The shower felt really good. It was really big and very hot water. There was a big bench to put all of my things and hooks to hang my clothes. This wasn’t a real campsite in my mind, but it was perfect for what we needed. It was a little more expensive, but well worth it.
After my shower I went back to the T.V. room and continued typing in my journal. Andy said I hadn’t fully plugged in my battery when I left and he noticed it and fixed it. So it hadn’t been charging for that long. I moved from where I had been sitting so I could continue charging the computer. There was no outlet where I had been before, in the front row of the couches.

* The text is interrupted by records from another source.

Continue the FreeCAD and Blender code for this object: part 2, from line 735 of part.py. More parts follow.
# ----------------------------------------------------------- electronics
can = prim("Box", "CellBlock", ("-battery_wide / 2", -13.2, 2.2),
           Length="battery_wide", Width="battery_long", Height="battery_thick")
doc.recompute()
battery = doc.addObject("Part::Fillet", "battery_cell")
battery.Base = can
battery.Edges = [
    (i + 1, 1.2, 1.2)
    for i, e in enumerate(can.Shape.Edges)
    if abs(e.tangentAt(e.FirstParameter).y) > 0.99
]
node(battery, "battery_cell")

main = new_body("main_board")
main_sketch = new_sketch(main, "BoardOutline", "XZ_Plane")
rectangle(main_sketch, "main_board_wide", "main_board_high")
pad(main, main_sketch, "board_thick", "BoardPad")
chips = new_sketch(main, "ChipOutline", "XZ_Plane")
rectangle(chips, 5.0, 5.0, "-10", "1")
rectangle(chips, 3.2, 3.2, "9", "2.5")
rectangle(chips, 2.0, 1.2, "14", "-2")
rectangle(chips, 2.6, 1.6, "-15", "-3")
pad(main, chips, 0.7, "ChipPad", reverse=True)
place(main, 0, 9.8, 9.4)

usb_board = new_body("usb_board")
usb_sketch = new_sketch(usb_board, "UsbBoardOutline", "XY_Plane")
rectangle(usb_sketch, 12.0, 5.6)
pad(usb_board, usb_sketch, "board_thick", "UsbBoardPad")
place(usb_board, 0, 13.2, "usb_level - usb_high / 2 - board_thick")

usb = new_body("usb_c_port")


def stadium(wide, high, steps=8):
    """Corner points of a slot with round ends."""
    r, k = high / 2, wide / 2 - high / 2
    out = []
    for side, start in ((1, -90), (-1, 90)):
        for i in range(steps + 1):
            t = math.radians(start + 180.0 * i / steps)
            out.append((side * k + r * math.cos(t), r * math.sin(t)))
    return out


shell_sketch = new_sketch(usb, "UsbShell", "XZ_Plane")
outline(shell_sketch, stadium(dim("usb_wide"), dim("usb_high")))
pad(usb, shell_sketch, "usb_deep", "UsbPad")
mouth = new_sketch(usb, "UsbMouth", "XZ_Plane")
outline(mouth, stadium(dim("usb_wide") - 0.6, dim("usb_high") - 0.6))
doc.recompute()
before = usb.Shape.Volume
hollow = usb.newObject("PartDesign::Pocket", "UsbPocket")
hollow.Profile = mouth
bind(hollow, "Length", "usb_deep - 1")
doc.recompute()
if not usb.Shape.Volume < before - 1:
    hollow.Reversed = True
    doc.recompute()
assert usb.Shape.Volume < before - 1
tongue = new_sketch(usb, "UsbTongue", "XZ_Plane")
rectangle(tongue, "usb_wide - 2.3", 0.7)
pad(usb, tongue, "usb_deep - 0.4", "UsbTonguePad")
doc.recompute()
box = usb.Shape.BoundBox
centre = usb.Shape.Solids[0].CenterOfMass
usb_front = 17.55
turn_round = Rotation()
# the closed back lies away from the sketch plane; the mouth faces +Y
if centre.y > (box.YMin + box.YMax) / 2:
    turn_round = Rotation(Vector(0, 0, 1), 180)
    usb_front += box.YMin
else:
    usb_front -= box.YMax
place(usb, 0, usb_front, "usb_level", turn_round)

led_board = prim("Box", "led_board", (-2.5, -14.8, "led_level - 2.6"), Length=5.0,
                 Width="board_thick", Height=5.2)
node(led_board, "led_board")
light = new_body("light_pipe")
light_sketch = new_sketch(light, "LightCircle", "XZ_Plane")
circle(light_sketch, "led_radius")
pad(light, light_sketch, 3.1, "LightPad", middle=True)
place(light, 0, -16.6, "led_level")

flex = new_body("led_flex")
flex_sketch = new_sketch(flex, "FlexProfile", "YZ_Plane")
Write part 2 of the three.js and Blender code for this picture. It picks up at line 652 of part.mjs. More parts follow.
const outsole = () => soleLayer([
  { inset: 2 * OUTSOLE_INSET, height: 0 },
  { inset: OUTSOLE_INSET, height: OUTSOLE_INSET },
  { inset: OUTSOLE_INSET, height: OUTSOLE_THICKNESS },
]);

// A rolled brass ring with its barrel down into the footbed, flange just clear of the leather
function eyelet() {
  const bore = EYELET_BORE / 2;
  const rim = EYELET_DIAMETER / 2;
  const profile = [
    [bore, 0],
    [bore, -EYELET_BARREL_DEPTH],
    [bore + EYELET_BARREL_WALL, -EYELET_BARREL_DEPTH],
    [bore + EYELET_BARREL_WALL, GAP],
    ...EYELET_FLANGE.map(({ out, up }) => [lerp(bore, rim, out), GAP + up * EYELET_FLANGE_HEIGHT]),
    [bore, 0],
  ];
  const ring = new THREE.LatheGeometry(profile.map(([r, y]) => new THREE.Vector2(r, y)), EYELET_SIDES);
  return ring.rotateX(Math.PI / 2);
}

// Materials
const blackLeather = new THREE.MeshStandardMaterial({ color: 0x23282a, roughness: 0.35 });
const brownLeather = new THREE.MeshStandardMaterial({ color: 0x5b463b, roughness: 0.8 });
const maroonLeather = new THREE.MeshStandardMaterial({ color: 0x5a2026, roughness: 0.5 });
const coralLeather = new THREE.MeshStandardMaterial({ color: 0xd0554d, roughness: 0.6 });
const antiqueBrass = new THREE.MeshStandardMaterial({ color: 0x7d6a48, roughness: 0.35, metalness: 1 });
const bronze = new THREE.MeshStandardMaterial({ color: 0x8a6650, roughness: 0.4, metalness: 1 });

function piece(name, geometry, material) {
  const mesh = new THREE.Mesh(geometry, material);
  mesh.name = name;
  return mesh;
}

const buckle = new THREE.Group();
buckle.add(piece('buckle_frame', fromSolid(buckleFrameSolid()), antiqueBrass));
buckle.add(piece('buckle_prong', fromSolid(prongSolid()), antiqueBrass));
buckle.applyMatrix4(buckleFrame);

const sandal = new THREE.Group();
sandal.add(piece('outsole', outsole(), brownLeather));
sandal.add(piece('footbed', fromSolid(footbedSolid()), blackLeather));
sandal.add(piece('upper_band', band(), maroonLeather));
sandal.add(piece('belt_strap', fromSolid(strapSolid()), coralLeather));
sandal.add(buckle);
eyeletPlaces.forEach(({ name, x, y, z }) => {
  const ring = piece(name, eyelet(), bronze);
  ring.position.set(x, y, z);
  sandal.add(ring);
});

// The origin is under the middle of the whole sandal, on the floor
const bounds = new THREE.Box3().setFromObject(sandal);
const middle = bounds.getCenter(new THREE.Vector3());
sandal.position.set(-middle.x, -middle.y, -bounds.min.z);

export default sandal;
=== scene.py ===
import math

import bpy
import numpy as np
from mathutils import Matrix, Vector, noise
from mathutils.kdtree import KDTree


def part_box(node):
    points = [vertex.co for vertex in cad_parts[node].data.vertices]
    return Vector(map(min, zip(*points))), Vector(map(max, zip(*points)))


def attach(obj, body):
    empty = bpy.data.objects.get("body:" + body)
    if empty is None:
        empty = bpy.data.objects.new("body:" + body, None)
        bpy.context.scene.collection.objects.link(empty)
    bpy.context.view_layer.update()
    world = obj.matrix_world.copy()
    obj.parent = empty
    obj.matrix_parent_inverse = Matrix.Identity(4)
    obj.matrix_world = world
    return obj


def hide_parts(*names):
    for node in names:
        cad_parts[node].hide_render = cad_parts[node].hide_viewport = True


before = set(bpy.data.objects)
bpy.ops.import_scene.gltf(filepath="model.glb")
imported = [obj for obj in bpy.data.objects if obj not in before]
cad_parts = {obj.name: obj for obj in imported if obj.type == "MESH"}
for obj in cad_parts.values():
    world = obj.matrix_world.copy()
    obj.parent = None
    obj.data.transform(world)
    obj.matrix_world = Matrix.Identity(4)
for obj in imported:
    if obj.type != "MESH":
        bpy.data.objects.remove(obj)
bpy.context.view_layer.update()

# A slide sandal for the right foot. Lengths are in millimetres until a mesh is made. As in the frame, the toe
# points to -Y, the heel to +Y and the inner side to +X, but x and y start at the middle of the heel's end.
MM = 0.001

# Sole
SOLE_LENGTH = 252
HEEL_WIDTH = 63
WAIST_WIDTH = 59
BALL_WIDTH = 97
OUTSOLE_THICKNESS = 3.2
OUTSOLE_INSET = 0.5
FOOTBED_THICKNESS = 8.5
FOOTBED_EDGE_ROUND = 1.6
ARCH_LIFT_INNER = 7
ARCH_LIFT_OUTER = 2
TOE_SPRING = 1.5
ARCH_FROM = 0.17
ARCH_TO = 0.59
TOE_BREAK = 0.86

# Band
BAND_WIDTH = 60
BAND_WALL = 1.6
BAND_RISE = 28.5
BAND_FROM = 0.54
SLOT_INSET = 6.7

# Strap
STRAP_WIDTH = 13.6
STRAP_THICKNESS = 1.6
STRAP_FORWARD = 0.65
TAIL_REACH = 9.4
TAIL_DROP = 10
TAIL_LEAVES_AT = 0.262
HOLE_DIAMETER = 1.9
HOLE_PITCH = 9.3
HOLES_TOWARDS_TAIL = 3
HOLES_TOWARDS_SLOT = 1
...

The English people left shortly after I got back, it was about 10:15 PM at this time. Andy went to take his shower around 10:30 and came back just after 11. The T.V. room was supposed to close at 11, but it didn’t seem like anyone was coming to kick us out. I wanted to sleep in there since it was warm and they had couches, but there was a sign saying that sleeping in the lounge wouldn’t be tolerated. I guess others have tried it before.
At about 11:15 PM we went to the tent to get ready for bed. We filled our bottles with hot water and put them at our feet. My water bottle is bigger than Andy’s so I didn’t fill mine all the way. It was almost too hot to carry back to the tent. I had to hold it back the clip at the top. It was a really warm night for sleeping based on what we had experienced. I was thinking it was going to be cold since the lady working at the campground tried to convince us it was going to get cold that night. I was perfectly comfortable and fell asleep after about 10 minutes probably.